Case ID: sw2d_106/html/0836-01.html
Source: Caselaw Access Project
Author: {"author": "LESLIE, Chief Justice.", "license": "Public Domain", "url": "https://static.case.law/"}
Date Created: 2024-08-24T03:29:51.129683

TEXAS & P. RY. CO. v. LEACH.
    No. 1667.
    Court of Civil Appeals of Texas. Eastland.
    May 14, 1937.
    Florence & Florence, of Gilmer, for plaintiff in error.
    Milton Greer Mell and Gus Morris, both of Gilmer, for defendant in error.
   LESLIE, Chief Justice.

The plaintiff, William Leach, instituted this suit in the justice court against the Texas & Pacific Railway Company to recover $150, the alleged value of a mule charged to have been killed by the locomotive of the defendant. From a judgment against it in the justice court, the defendant appealed to the county court where a trial de novo resulted in a judgment in favor of the plaintiff. The defendant appealed, but the brief which it files in this court contains no assignments of error. In the absence of such the court has no jurisdiction to review any ruling or alleged error of the trial court which is not in itself fundamental. Statutory provisions and rules requiring assignments of error are mandatory. Rule 32, Courts of Civil Appeal, 142 S.W. xiii; Smoot, Texas Court Rules;. 3 Tex.Jur. p. 802, § 569; p. 835, § 588; article 1837, article 1846 (note 8), R.S.1925 (Vernon’s Ann. Civ.St.).

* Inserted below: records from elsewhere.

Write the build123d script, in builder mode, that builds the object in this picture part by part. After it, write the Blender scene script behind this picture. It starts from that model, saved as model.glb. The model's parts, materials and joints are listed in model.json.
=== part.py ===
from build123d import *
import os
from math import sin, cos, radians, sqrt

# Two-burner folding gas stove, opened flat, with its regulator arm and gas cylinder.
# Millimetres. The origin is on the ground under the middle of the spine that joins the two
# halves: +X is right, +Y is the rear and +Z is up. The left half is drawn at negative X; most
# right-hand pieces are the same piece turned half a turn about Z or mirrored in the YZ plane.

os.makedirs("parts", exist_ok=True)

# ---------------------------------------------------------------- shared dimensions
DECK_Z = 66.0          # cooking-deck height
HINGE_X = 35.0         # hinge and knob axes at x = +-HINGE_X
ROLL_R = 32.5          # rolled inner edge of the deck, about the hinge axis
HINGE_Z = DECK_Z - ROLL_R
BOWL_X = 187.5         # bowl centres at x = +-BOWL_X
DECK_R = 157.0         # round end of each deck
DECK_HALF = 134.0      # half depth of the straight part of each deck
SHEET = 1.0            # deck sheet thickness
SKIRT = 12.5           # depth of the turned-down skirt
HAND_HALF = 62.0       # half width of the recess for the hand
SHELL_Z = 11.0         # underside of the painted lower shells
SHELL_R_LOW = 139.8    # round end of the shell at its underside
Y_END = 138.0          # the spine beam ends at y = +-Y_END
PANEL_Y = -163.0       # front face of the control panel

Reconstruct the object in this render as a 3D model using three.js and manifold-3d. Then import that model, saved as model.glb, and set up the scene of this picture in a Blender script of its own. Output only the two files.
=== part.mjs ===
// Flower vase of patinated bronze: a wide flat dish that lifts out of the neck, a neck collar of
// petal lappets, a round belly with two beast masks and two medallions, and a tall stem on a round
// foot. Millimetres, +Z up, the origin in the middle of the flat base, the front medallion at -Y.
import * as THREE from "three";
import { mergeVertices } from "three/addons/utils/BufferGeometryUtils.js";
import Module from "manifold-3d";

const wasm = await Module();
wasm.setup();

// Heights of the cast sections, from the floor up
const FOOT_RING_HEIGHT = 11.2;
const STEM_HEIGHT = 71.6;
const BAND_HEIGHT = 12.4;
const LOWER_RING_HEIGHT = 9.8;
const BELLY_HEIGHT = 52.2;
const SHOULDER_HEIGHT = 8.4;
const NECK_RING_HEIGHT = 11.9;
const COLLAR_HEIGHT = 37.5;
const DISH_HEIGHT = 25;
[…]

The propositions found in the brief, if sufficient as such, are not sufficient as assignments of error. They make no distinct specification of error. 3 Tex.Jur. p. 860, § 600, p. 846, § 593. For the functions of assignments of error and the sufficiency of such assignments see Court Rules 24, 25, and 26, 142 S.W. xii, Smoot, Texas Court Rules, and the following authorities : Clarendon Land Inv. Agency Co. v. McClelland, 86 Tex. 179, 23 S.W. 576, 1100, 22 L.R.A. 105; Largent v. Etheridge (Tex.Civ.App.) 13 S.W. (2d) 974; Foust v. Jones (Tex.Civ.App.) 90 S.W. (2d) 665; Panhandle & Santa Fe Ry. Co. v. Burt (Tex.Civ.App.) 71 S.W. (2d) 390; Thompson v. Caldwell (Tex.Civ.App.) 22 S.W. (2d) 720.

Under the circumstances we have examined the record to determine whether 'fundamental error is manifested by the judgment rendered. Finding none, the judgment of the trial court is affirmed.